フィギュアスケート世界選手権女子
まず、浅田真央ちゃん。金メダルおめでとう! 本人も言ってましたが「パーフェクトを目指して」ストイックに自分の心と体を追い込んで、つかんだ結果です。決してキムヨナへのリベンジとか、そんな次元の低い問題じゃない。あくまで敵は自分自身。武士道や宮本武蔵にも通じる高い求道精神。立派だと思います。私が「鐘」が嫌いな事は何度も書きました。が、それでも今回の演技は、地の底からわき起こるようなパワーを感じて、うなってしまいました。このプロを貰ったときはどうなるかと本人も思ったでしょうに。頑張って頑張ってここまで作品として完成させた。素晴らしかったです!! 私は村主ファンなので、浅田・安藤両選手のことは余り褒めないことが多いんですが、今回はホントに脱帽しました。良い演技をありがとう。今シーズン辛かったでしょう。お疲れ様。でも来年は、お願いだから明るく楽しい選曲にしてね。
安藤ミキティ。彼女も点数や順位はどうあれ、シーズン通してフル稼働。プログラムの完成形を見せてくれました。「シーズン波なく演技できたので良かった」と本人も言っていました。
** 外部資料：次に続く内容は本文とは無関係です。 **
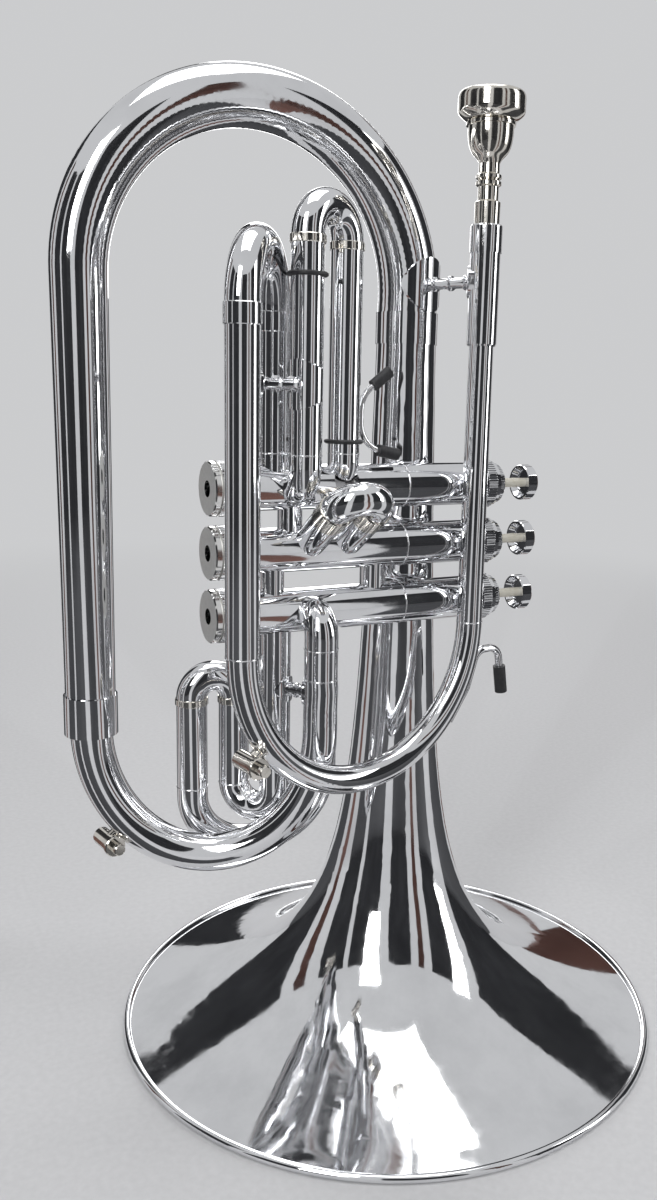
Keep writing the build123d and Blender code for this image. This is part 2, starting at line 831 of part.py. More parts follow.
# Second valve slide, tilted forward and up
second_out = Vector(0, -cos(radians(second_tilt)), sin(radians(second_tilt)))
second_roots = [Vector(place, valve_y, valve_z[1]) for place in (second_left_x, second_right_x)]
with BuildPart() as second_tubes:
    for root in second_roots:
        add(ring(root, second_out, sleeve_radius, sleeve_bore_radius, second_sleeve_end))
    add(casing_envelope(valve_z[1]), mode=Mode.SUBTRACT)
    knuckle_foot = Vector(first_knuckle_x, valve_y, valve_z[1])
    add(rod(knuckle_foot, up, knuckle_radius, valve_pitch), mode=Mode.SUBTRACT)
save(second_tubes.part, "second_slide_sleeves")
with BuildPart() as second_leg_tubes:
    for root in second_roots:
        profile = [
            (port_radius, -second_insert),
            (leg_radius, -second_insert),
            (leg_radius, 0),
            (sleeve_radius + ferrule_wall - 0.3, 0),
            (sleeve_radius + ferrule_wall, 0.3),
            (sleeve_radius + ferrule_wall, second_ferrule_length - 0.3),
            (sleeve_radius + ferrule_wall - 0.3, second_ferrule_length),
            (port_radius, second_ferrule_length),
        ]
        add(turned(profile, root + second_out * second_sleeve_end, second_out))
save(second_leg_tubes.part, "second_slide_legs")
second_reach = (second_right_x - second_left_x) / 2
second_middle = (second_roots[0] + second_roots[1]) * 0.5
second_crook_at = second_middle + second_out * (second_sleeve_end + second_ferrule_length)
with BuildLine(Plane(origin=second_crook_at, x_dir=(1, 0, 0), z_dir=x_axis.cross(second_out))) as second_bow:
    ThreePointArc((-second_reach, 0), (0, second_reach), (second_reach, 0))
save(pipe(second_bow.wire(), sleeve_radius, port_radius), "second_slide_crook")

# Third valve slide: fixed loops below the casing, and a short crook that points up
front_drop = straight(at(third_front, valve_z[2]), at(third_front, third_small_bow_z))
small_bow = bow_path(third_front, third_right, third_small_bow_z, -half_span(third_front, third_right))
with BuildPart() as front_loop:
    add(pipe(front_drop, sleeve_radius, port_radius))
    add(pipe(small_bow, sleeve_radius, port_radius))
    add(ring(at(third_right, third_small_bow_z), up, sleeve_radius, sleeve_bore_radius,
             third_sleeve_top - third_small_bow_z))
    add(casing_envelope(valve_z[2]), mode=Mode.SUBTRACT)
save(front_loop.part, "third_valve_front_loop")

big_reach = half_span(third_left, third_back)
near_z = third_big_bow_floor + third_big_bow_near
far_z = third_big_bow_floor + third_big_bow_far
with BuildLine(between(third_left, third_back, 0)) as big_path:
    Line((-big_reach, third_sleeve_bottom), (-big_reach, near_z))
    near_end = (-big_reach + third_big_bow_near, third_big_bow_floor)
    RadiusArc((-big_reach, near_z), near_end, -third_big_bow_near)
    Line(
        (-big_reach + third_big_bow_near, third_big_bow_floor),
        (big_reach - third_big_bow_far, third_big_bow_floor),
    )
    RadiusArc((big_reach - third_big_bow_far, third_big_bow_floor), (big_reach, far_z), -third_big_bow_far)
    Line((big_reach, far_z), (big_reach, valve_z[2]))
with BuildPart() as back_loop:
    add(pipe(big_path.wire(), sleeve_radius, port_radius))
    add(ring(at(third_left, third_sleeve_bottom), up, sleeve_radius, sleeve_bore_radius,
             third_sleeve_top - third_sleeve_bottom))
    add(casing_envelope(valve_z[2]), mode=Mode.SUBTRACT)
save(back_loop.part, "third_valve_back_loop")

third_spots = [third_left, third_right]
third_crook_z = third_sleeve_top + third_ferrule_length
save(
    slide_legs(third_spots, third_sleeve_top, third_ferrule_length, third_insert), "third_slide_legs"
)
save(slide_crook(third_spots, third_crook_z), "third_slide_crook")

# Braces: turned posts with a bent flange at each end
bell_tube_top = at(bell_spot, receiver_brace_z)
with BuildPart() as slide_brace:
    front_foot = at(tuning_front, tuning_brace_z)
    sleeve_foot = at(first_front, tuning_brace_z)
    toward = (sleeve_foot - front_foot).normalized()
    add(post_between(front_foot, sleeve_foot, sleeve_radius, sleeve_radius))
    add(saddle_flange(front_foot, sleeve_radius, toward, tuning_flange_radius * 0.6))
    add(saddle_flange(sleeve_foot, sleeve_radius, toward * -1, tuning_flange_radius))
    add(tube_envelope(tuning_front, sleeve_radius), mode=Mode.SUBTRACT)
    add(tube_envelope(first_front, sleeve_radius), mode=Mode.SUBTRACT)
save(slide_brace.part, "tuning_brace")

with BuildPart() as mouth_brace:
    lead_foot = at(lead, receiver_brace_z)
    toward = (lead_foot - bell_tube_top).normalized()
    add(post_between(bell_tube_top, lead_foot, top_bow_start_radius, receiver_radius))
    add(saddle_flange(bell_tube_top, top_bow_start_radius, toward, bell_flange_radius))
    add(saddle_flange(lead_foot, receiver_radius, toward * -1, receiver_flange_radius))
    add(tapered(top_path, top_bow_start_radius, top_bow_end_radius, 19), mode=Mode.SUBTRACT)
    add(tube_envelope(lead, receiver_radius), mode=Mode.SUBTRACT)
save(mouth_brace.part, "receiver_brace")

with BuildPart() as low_brace:
    loop_foot = at(third_front, loop_brace_z)
    outlet_foot = at(outlet, loop_brace_z)
    toward = (outlet_foot - loop_foot).normalized()
    add(post_between(loop_foot, outlet_foot, sleeve_radius, outlet_radius))
    add(saddle_flange(loop_foot, sleeve_radius, toward, loop_flange_radius))
    add(saddle_flange(outlet_foot, outlet_radius, toward * -1, loop_flange_radius))
    add(tube_envelope(third_front, sleeve_radius), mode=Mode.SUBTRACT)
    add(lower_bow_outline, mode=Mode.SUBTRACT)
save(low_brace.part, "loop_brace")

# Saddles that carry the three valves on the bell tube
with BuildPart() as bell_core:
    with BuildSketch(Plane.XZ):
        with BuildLine():
            side = Spline(*[(bell_radius(z), z) for z in bell_stations])
            Polyline(side @ 1, (0, bell_top), (0, bead_centre_z), side @ 0)
        make_face()
    revolve(axis=Axis.Z)
with BuildPart() as saddles:
    for z in valve_z:
        with BuildSketch(Plane(origin=(0, valve_y + casing_radius, z - bell_saddle_height / 2))):
            Rectangle(bell_saddle_width, casing_radius)
        extrude(amount=bell_saddle_height)
        add(casing_envelope(z), mode=Mode.SUBTRACT)
    add(bell_core.part, mode=Mode.SUBTRACT)
save(saddles.part, "bell_saddles")

# Thumb saddle beside the first valve slide
saddle_plane = Plane(origin=(0, first_rear_y, 0), x_dir=(1, 0, 0), z_dir=(0, -1, 0))
saddle_side = first_rear_x + sleeve_radius + saddle_radius
saddle_points = [
    (saddle_side + 12.6, front_bumper_z - 36.5),
    (saddle_side, front_bumper_z - 46.5),
    (saddle_side, front_bumper_z - 67.5),
    (saddle_side + 17.4, front_bumper_z - 71.0),
]
with BuildLine(saddle_plane) as saddle_line:
    FilletPolyline(*saddle_points, radius=saddle_bend)
saddle_path = saddle_line.wire()
saddle_rod = pipe(saddle_path, saddle_radius, 0)
save(cut_by(saddle_rod, tube_envelope(first_rear, sleeve_radius)), "thumb_saddle")

# Finger hook on the leadpipe bow
lead_bow_middle = (lead + tuning_front) * 0.5
lead_bow_reach = half_span(lead, tuning_front)
lead_bow_outline = tapered(lead_bow_path, lead_bow_radius, lead_bow_end_radius, 19)
hook_plane = Plane(
    origin=at(lead_bow_middle, lead_bow_z),
    x_dir=(lead - tuning_front).normalized(),
    z_dir=(lead - tuning_front).normalized().cross(up),
)
hook_foot = (lead_bow_reach * 0.83, -45.6)
hook_points = [
    hook_foot,
    (lead_bow_reach - 0.1, -31.5),
    (lead_bow_reach + 5.6, -14.5),
    (lead_bow_reach + 19.4, -14.5),
    (lead_bow_reach + 23.0, -36.0),
]
with BuildLine(hook_plane) as hook_line:
    FilletPolyline(*hook_points, radius=hook_bend)
hook_path = hook_line.wire()
hook_rod = pipe(hook_path, hook_radius, 0)
save(cut_by(hook_rod, lead_bow_outline), "finger_hook")

# Rubber sleeves on the free ends of the saddle and the hook
rod_ends = [
    (saddle_path @ 0, (saddle_path % 0) * -1, saddle_tip_radius, saddle_tip_length),
    (saddle_path @ 1, saddle_path % 1, saddle_tip_radius, saddle_tip_length),
    (hook_path @ 1, hook_path % 1, hook_sleeve_radius, hook_sleeve_length),
]
with BuildPart() as sleeves_of_rubber:
    for end, outward, radius, length in rod_ends:
        add(rod(end + outward, outward * -1, radius, length))
    add(saddle_rod, mode=Mode.SUBTRACT)
    add(hook_rod, mode=Mode.SUBTRACT)
save(sleeves_of_rubber.part, "rubber_sleeves")

# Rubber bumper rings on the first slide's sleeves
with BuildPart() as rubber_rings:
    for spot, z in ((first_front, front_bumper_z), (first_rear, rear_bumper_z)):
        profile = [
            (sleeve_radius, -bumper_wire),
            (sleeve_radius + bumper_wire, -bumper_wire),
            (sleeve_radius + bumper_wire * 1.8, -bumper_wire * 0.4),
            (sleeve_radius + bumper_wire * 1.8, bumper_wire * 0.4),
            (sleeve_radius + bumper_wire, bumper_wire),
            (sleeve_radius, bumper_wire),
        ]
        add(turned(profile, at(spot, z), up))
save(rubber_rings.part, "bumper_rings")

# Water keys on the two low bows
key_axis = Vector(sin(radians(key_turn)), -cos(radians(key_turn)), 0)


def key_seat(start, end, z, rise, angle, offset):
    """Centre of a key barrel outside a bow, and the bow's centre-line point behind it."""
    middle = (start + end) * 0.5
    along = (start - end).normalized()
    reach = half_span(start, end)
    foot = at(middle + along * reach * cos(radians(angle)), z + rise * sin(radians(angle)))
    lean = Vector(cos(radians(angle)) / reach, sin(radians(angle)) / rise)
    lean = lean.normalized()
    return foot + along * lean.X * offset + up * lean.Y * offset, foot


lower_key_radius = (outlet_radius + lower_bow_end_radius) / 2
key_seats = [
    key_seat(lead, tuning_front, lead_bow_z, lead_bow_drop, lead_key_angle,
             lead_bow_end_radius + key_barrel_radius + lead_key_gap),
    key_seat(outlet, branch, lower_bow_z, lower_bow_drop, lower_key_angle,
             lower_key_radius + key_barrel_radius + lower_key_gap),
]
key_bore = key_head_radius + key_clearance
key_front = key_barrel_length / 2
head_front = key_front - key_wall
head_back = head_front - 2.4
spring_floor = -key_front + key_wall
with BuildPart() as barrels:
    for centre, foot in key_seats:
        add(rod(centre, (foot - centre).normalized(), key_foot_radius, (foot - centre).length))
    for centre, foot in key_seats:
        profile = [
            (0, -key_front),
            (key_barrel_radius - 0.5, -key_front),
            (key_barrel_radius, -key_front + 0.5),
            (key_barrel_radius, key_front - key_collar_length),
            (key_collar_radius, key_front - key_collar_length),
            (key_collar_radius, key_front - 0.4),
            (key_collar_radius - 0.4, key_front),
            (0, key_front),
        ]
        add(turned(profile, centre, key_axis))
        hollow = [
            (0, -key_front - 1),
            (key_vent_radius, -key_front - 1),
            (key_vent_radius, spring_floor),
            (key_bore, spring_floor),
            (key_bore, head_front),
            (key_pin_radius + key_clearance, head_front),
            (key_pin_radius + key_clearance, key_front + 1),
            (0, key_front + 1),
        ]
        add(turned(hollow, centre, key_axis), mode=Mode.SUBTRACT)
    for outline in (lead_bow_outline, lower_bow_outline):
        add(outline, mode=Mode.SUBTRACT)
save(barrels.part, "water_key_barrels")

coil_start = spring_floor + key_spring_wire / 2
coil_height = head_back - key_spring_wire - spring_floor
for name, (centre, foot) in zip(("tuning", "bow"), key_seats):
    profile = [
        (0, head_back),
        (key_head_radius, head_back),
        (key_head_radius, head_front),
        (key_pin_radius, head_front),
        (key_pin_radius, key_front + key_pin_reach - 0.4),
        (key_pin_radius - 0.4, key_front + key_pin_reach),
        (0, key_front + key_pin_reach),
    ]
    save(turned(profile, centre, key_axis), f"water_key_pin_{name}")
    with BuildPart() as key_coil:
        with BuildLine():
            turns = Helix(
                pitch=coil_height / key_spring_turns,
                height=coil_height,
                radius=key_head_radius - 0.7,
                center=centre + key_axis * coil_start,
                direction=key_axis,
            )
        with BuildSketch(Plane(origin=turns @ 0, z_dir=turns % 0)):
            Circle(key_spring_wire / 2)
        sweep(path=turns)
    save(key_coil.part, f"water_key_spring_{name}")
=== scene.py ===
"""Marching mellophone on a pale studio floor."""
from math import cos, radians, sin, tau
import json

import bpy
from mathutils import Matrix, Vector


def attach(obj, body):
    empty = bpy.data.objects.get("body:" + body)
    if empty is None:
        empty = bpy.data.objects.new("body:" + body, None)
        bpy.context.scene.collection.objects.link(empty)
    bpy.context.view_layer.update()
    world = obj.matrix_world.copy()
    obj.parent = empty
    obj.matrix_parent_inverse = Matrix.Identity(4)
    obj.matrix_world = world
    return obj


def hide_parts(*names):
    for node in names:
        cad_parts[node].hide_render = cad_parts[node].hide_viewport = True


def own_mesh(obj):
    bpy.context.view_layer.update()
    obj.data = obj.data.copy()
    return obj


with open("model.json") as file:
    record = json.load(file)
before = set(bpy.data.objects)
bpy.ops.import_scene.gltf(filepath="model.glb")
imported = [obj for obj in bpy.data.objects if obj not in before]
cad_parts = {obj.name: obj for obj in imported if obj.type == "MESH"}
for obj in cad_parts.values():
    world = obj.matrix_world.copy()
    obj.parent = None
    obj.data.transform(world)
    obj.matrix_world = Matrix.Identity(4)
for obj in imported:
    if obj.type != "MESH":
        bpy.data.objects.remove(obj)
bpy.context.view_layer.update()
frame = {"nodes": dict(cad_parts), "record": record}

# Camera, from the photograph
CAMERA_SPOT = Vector((-0.24543, -0.43357, 0.31195))
CAMERA_YAW = 29.05
CAMERA_PITCH = 11.38
CAMERA_ROLL = 1.66
FOCAL_LENGTH = 31.5
SHIFT_X = -0.05125

# Studio
FLOOR_RADIUS = 9.0
FADE_START = 0.45
FADE_END = 1.7
WALL_COLOUR = (0.60, 0.605, 0.615)
ROOM_STRENGTH = 0.55


def principled(name):
    """A new node material; returns the material, its tree and its shader."""
    material = bpy.data.materials.new(name)
    material.use_nodes = True
    shader = material.node_tree.nodes["Principled BSDF"]
    return material, material.node_tree, shader


def noise(tree, scale, detail=4.0, roughness=0.5):
    """Noise in object space, in features per metre."""
    coords = tree.nodes.new("ShaderNodeTexCoord")
    texture = tree.nodes.new("ShaderNodeTexNoise")
    texture.inputs["Scale"].default_value = scale
    texture.inputs["Detail"].default_value = detail
    texture.inputs["Roughness"].default_value = roughness
    tree.links.new(coords.outputs["Object"], texture.inputs["Vector"])
    return texture.outputs["Fac"]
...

ボロボロからの再出発だった4年前。そしていっぱい泣いて、技術だけではなく人格も磨いて来ました。今やスケーターとしては酸いも甘いもかみ分けた、厚みをもった表現者となったと思います。彼女にも賞賛を送りたいと思います。
鈴木あっこちゃん。フリーは持ち直してくれて本当に良かった。お客さんを総立ちにさせるパッション溢れるステップをまた見せて下さい。でも来年からは、勝つためにどう点を取っていくか、したたかさも必要になってきます。長久保先生とよーく作戦を練ってください。
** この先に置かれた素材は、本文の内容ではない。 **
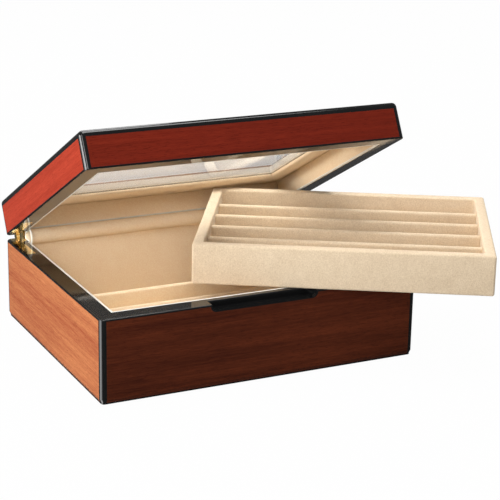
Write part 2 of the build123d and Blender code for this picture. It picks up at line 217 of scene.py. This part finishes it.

キムヨナちゃん。今回はモチベーションが難しかった。練習はぶっちゃけ全然やってなかったんじゃないかな。いろいろ日本では悪く言われはじめていますが、彼女に罪はないわけです。今回も、ノーミスのミキティより転けたヨナの点が高いのは何故?と思っていたのですが、ちゃんと見ると決めるところは決めているし、何よりもあの柔らかい表現力はうっとりします。(プレイスタイルが私の好み、というのは大きいけど)今後は彼女ももう一歩進んで、心の深いところからの自発的な表現が、演技に出てくるようになればいい。点は高いけど、志(こころざし)とか精神性が、まだ低い気がする。かつてのカタリナ・ビットやミシェル・クワンまでは到達していないと思う。引退とか燃え尽きとか、十年早い。もっともっといろいろ見聞きして勉強して、伝説のスケーターになって下さい。
後今回はカロちゃん(=コストナー)が良かった。メンタルが多分優しく気弱なのか本番に弱い選手という印象だけど。今シーズンやっとちゃんとした演技が出来たという感じでした。逆に長洲未来ちゃんは、最終戦が転けて大泣きだったけど、でも彼女はね、まだまだこれからですから。
ともあれ気が付けば、日本が男女ともアベック優勝の世界選手権。信じられませんよ。柔道とかじゃないんですよ。こーんな西洋文化のカタマリみたいな競技で。いやはや、幸せでございました。